The forest is well protected by the Zanzibar government and is home to a wide variety of plant and birdlife, insects (especially butterflies) and animals including wild pigs, bush babies, adders duikers, tree hyraxes, Sykes and red colobus monkeys and bats.

With a population estimated at fewer than 2,000, the red colubus monkey is one of the rarest monkeys in Africa and can only be found on the main island of Zanzibar.

Ufufuma Forest is also where the last evidence of the Zanzibar leopard was encountered. Although not seen since 1970, prints and droppings have been found as recently as 1994. The unofficial conclusion in the scientific community is that the Zanzibar leopard is now extinct.

The forest contains several sacred caves that once served as homes to 13th century indigenous people. Visitors will have the opportunity to enter the caves, and visit some of the old homes that today are used as traditional spiritual and healing centres where special ceremonies are held for people looking for talents, blessings, richness, cures and protection against diseases and evil spirits.

Visitors will have the opportunity to observe local people in their traditional affairs including explanations of the healing instruments, how traditional medicines are made and used, the unique preparations and practices surrounding childbirth and the first forty days after birth, as well as direct interviews with a local witch doctor.

Depending on the day, visitors may get to observe a witch dance where a local witch doctor speaks with spirits that have entered the body of an afflicted person. A site to behold, musicians play mystical tunes on traditional instruments while the group dances and sings the sacred healing songs.

Prison Island Tour in Zanzibar
Changuu Island, commonly referred to as Prison Island, is just a 20 - 30 minute boat ride from Stone Town, Zanzibar. Arriving by boat, the first thing you will see is a rustic wooden bridge jutting out into the azure blue waters of the Indian Ocean. The primary attractions are the giant sea tortoises and the prison ruins.

Historically, Prison Island was first used by Arab slave merchants as a place to detain slaves, and in 1890 the British built what was intended as a prison for Stone Town. Although the building was never actually used as a prison, it later became a quarantine station for Zanzibar, Kenya, Uganda and what was then Tanganyika.

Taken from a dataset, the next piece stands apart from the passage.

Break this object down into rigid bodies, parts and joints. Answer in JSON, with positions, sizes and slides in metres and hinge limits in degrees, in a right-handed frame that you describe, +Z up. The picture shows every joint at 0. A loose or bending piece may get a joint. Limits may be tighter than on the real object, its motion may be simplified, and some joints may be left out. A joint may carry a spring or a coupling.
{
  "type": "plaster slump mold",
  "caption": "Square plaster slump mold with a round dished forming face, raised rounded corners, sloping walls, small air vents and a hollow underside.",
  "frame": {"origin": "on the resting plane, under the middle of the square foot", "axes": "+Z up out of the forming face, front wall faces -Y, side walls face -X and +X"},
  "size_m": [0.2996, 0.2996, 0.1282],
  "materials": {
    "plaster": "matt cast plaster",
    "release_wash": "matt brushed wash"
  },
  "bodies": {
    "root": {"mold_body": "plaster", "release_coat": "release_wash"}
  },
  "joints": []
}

A five minute walk across the island from the prison ruins is the giant tortoise sanctuary. Originally imported from the Seychelles in the late 19th century, these magnificent creatures are friendly and sometimes the tortoise keepers may offer a child the opportunity to sit atop and ride one of the gentle giants. Beware, it is not uncommon to catch a pair of tortoises copulating!



The island is fringed with a small but beautiful coral reef, ideal for snorkeling, and has a lovely white sandy beach for sunbathing. You can hire masks and fins once you've landed. There is also a small restaurant offering drinks and refreshments, but usually only has one thing on the menu - fresh fish, chips, and salad.

Jozani Forest Zanzibar
Although most of Zanzibar's natural forest has been lost to agriculture or construction, the Jozani Forest is a protected reserve, and is the largest conservation area in Zanzibar. It is conveniently located in the centre of Zanzibar about 24 km southeast of Stone Town, and at 44 square kilometers the Jozani Forest covers approximately 3% of the Zanzibar main island.

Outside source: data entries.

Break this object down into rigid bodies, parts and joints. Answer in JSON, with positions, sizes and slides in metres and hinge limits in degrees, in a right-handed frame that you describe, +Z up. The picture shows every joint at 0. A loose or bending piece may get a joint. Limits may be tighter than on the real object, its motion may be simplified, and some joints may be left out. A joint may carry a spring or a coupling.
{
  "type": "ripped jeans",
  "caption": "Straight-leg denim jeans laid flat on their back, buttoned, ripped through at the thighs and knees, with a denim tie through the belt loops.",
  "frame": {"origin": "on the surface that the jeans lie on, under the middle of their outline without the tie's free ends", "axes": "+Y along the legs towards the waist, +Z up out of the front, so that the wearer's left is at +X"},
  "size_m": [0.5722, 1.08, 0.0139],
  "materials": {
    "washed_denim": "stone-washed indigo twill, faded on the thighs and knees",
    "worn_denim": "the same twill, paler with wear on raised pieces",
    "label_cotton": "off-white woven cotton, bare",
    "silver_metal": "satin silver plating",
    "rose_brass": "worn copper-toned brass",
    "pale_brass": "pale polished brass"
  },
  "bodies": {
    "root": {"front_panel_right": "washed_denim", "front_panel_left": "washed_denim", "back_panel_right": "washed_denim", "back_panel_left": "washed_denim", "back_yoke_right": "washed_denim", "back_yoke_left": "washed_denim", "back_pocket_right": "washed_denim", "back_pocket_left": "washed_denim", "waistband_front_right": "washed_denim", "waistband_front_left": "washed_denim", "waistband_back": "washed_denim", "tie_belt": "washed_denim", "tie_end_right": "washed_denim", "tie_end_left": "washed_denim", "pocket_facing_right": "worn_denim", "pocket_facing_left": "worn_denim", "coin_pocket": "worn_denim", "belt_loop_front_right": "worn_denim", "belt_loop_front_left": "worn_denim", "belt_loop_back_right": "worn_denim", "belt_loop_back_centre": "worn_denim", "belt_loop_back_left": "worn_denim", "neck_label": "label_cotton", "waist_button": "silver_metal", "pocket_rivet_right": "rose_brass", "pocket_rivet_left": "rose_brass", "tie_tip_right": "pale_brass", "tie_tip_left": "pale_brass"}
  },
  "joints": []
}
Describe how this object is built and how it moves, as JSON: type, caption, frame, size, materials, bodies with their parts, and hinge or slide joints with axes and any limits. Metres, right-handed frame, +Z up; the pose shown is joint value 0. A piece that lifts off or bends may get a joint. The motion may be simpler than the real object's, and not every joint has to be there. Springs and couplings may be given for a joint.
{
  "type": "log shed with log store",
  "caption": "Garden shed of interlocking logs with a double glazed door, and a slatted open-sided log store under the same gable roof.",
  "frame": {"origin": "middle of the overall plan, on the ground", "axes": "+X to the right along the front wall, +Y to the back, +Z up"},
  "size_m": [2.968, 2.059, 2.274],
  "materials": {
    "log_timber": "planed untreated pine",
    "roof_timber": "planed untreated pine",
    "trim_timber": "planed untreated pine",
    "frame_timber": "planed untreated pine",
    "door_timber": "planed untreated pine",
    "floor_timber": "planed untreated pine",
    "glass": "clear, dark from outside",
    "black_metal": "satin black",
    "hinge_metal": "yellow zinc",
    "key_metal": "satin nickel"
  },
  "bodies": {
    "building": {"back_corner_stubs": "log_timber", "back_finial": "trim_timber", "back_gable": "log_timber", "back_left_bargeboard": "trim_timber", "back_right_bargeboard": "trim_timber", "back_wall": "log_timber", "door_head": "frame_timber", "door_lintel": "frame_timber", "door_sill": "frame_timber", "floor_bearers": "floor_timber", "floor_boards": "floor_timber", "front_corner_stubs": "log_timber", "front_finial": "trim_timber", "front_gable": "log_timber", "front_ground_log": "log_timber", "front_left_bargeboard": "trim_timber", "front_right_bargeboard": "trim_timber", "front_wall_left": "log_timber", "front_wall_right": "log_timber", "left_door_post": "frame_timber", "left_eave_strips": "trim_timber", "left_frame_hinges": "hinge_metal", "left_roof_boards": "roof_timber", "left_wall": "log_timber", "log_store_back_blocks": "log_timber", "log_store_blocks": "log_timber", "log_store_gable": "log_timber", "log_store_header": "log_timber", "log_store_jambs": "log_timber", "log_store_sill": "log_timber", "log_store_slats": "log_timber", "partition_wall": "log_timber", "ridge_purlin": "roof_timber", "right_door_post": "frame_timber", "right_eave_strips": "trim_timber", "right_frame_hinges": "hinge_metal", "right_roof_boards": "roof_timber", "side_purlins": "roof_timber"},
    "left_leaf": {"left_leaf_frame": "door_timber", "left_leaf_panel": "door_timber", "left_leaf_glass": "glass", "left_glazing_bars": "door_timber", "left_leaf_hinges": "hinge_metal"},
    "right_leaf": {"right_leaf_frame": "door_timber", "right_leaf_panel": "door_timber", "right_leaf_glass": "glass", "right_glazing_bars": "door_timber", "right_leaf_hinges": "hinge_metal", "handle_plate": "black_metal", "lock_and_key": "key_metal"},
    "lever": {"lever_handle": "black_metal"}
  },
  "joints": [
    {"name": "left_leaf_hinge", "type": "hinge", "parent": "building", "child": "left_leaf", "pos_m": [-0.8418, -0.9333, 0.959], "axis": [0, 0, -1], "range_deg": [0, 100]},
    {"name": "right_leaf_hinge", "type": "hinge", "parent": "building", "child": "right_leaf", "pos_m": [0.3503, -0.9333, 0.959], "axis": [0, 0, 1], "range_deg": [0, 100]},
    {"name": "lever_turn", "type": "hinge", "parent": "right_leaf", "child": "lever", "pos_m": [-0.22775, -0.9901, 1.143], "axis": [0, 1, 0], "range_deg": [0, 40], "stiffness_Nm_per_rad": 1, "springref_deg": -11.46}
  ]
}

The reserve contains a large mangrove swamp and natural coral rag forest that is home to over 100 different kinds of trees and species such as the rare and endangered red colobus monkey, Sykes monkey, bush babies, duikers, hyraxes, over 50 species of butterfly and 40 species of birds. With a population estimated at fewer than 2,000, the red colubus monkey is one of the rarest monkeys in Africa and can only be found on the main island of Zanzibar.

The reserve is managed by the local residents who operate tree nurseries and act as rangers and guides. From the visitors' centre, visitors will take a guided 45-minute nature trail into the beautiful and peaceful forest where there is excellent opportunity to spot the red colobus monkey.